Collection entries:
----

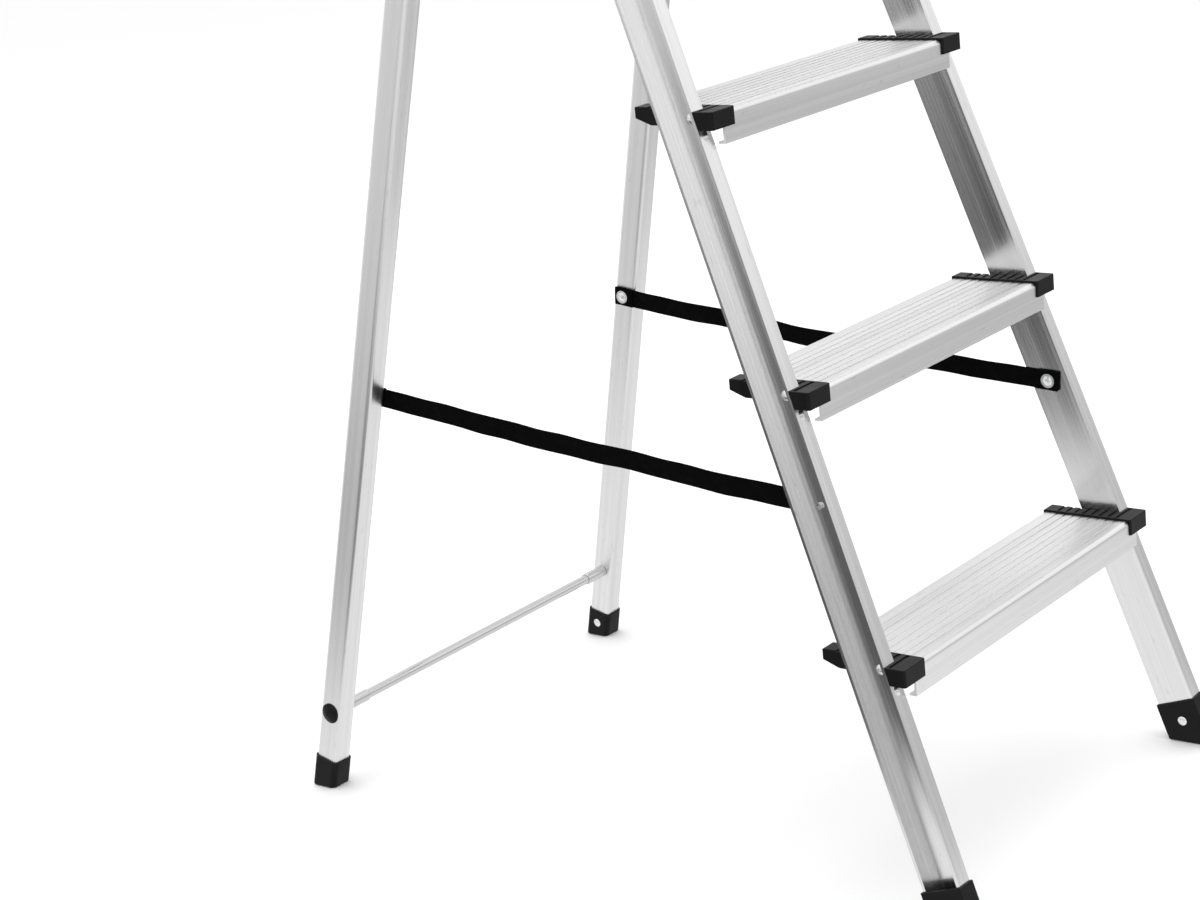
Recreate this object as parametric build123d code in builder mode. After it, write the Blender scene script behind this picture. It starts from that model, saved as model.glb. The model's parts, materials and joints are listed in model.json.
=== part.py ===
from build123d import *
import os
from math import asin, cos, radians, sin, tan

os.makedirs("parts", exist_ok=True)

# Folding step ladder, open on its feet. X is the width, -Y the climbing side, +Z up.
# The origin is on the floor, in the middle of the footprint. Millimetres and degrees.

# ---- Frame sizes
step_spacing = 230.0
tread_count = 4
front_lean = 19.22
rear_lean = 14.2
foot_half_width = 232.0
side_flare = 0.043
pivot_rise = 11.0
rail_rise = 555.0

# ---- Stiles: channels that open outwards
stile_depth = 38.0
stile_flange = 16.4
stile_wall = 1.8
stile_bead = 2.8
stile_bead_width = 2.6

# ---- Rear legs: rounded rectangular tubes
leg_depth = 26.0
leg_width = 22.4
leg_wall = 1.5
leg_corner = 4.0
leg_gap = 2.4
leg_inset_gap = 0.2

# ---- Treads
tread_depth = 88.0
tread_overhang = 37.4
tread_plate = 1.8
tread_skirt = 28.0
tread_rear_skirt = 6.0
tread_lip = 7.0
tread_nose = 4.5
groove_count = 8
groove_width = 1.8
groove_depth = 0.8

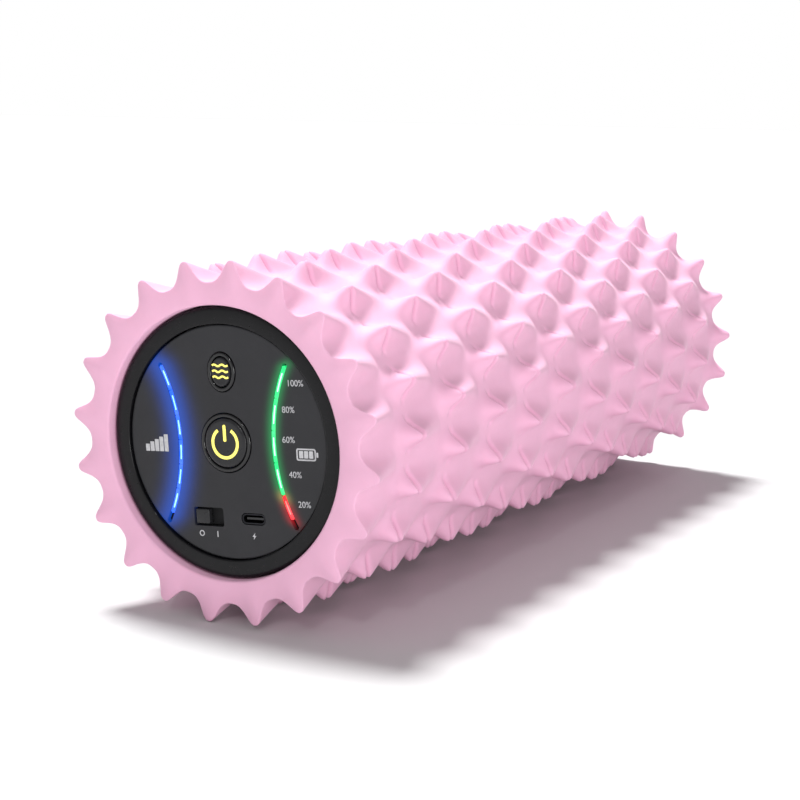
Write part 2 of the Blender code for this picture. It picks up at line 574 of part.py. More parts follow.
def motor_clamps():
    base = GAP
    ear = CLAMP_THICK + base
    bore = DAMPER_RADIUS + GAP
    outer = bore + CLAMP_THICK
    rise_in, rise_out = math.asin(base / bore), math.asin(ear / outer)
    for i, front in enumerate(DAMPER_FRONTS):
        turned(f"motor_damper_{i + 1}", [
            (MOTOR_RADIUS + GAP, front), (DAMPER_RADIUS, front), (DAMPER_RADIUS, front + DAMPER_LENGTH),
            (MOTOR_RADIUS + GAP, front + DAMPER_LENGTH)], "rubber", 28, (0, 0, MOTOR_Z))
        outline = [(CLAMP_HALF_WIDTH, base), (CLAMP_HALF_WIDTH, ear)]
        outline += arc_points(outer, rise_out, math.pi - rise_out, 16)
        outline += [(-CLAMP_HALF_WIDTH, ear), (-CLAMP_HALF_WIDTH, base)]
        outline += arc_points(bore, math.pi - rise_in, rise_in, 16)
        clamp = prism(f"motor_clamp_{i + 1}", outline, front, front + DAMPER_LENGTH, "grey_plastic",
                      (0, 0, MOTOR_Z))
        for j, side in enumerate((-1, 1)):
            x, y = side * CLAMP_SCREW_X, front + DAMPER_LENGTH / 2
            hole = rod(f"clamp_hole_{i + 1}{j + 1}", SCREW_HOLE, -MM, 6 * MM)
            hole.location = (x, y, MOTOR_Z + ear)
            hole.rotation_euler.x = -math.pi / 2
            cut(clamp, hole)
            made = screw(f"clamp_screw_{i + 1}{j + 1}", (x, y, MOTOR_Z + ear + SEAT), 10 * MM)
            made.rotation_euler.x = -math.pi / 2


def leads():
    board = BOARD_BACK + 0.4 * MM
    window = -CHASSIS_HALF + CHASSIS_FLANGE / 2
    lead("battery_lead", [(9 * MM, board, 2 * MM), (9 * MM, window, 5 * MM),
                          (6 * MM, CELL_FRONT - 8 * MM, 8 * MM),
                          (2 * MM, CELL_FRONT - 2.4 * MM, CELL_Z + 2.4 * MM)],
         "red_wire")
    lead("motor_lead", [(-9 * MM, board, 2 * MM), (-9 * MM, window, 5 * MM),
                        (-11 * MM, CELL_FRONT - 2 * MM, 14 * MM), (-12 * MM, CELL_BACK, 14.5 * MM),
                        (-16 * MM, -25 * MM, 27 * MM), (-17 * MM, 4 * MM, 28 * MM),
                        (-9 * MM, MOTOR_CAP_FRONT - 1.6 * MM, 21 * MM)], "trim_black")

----

→ **THE EXERCISE**
Where a line holds "that", copy it out.

→ **TASK ANSWER**
Recreate this object as parametric build123d code in builder mode. After it, write the Blender scene script behind this picture. It starts from that model, saved as model.glb. The model's parts, materials and joints are listed in model.json.
# ---- Stiles: channels that open outwards